Krishna Devaraya, a resident of Anegundi who claims to be a descendant of the 16th century monarch of the Vijayanagara empire, says the World Heritage tag has been both a blessing and a problem for Hampi. “It is because of the UNESCO tag that whatever is left till now is still intact. However, it has also affected our culture and traditions. The priests in the temples must be allowed to live there for daily worship and the markets in front of them must be kept alive with strict rules and regulations,” he argues.

Nongjai Mohd Ali Akram Shah, commissioner of HWHAMA, however, says that those who were moved out of the heritage site were eventually rehabilitated in villages away from the site. “People had occupied the pavilions and pillars at the temple site. They have now been given concrete homes and amenities as well as a separate site for commercial activities.”

INTACH’s Pawar believes that the conservation of Hampi needs to be more organic, one which involves active local engagement. “The collapse of a mantapa or a pillar can always be fixed. The bigger concerns are environmental degradation and the lack of consideration of community engagement in planning. Hampi needs better sanitation, green mobility plans and architectural guidelines. The pillars of Hampi are, after all, its people and this ancient and rich landscape they inhabit,” she states.

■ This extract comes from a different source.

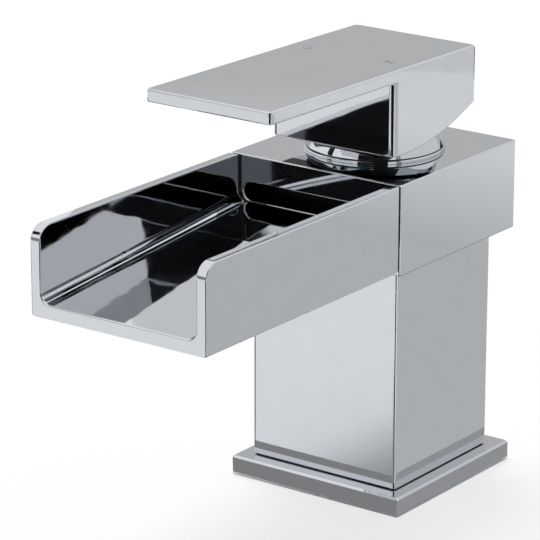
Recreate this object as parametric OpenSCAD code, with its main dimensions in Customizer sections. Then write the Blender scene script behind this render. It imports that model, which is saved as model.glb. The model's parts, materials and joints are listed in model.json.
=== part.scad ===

Walking along the once thriving bazaar in front of the Virupaksha temple on a warm afternoon, one cannot help but notice the silence that surrounds this once-vibrant metropolis that was at the heart of one of the greatest Indian empires. Scattered on both sides are the stones and pillars of the empty mantapas. The stringent conservation efforts have cleaned up the mediaeval ruins and the marketplace, making the stretch a perfect spectacle for the visitor to Hampi.

The monuments are everywhere in Hampi — except, they stand in their splendid isolation.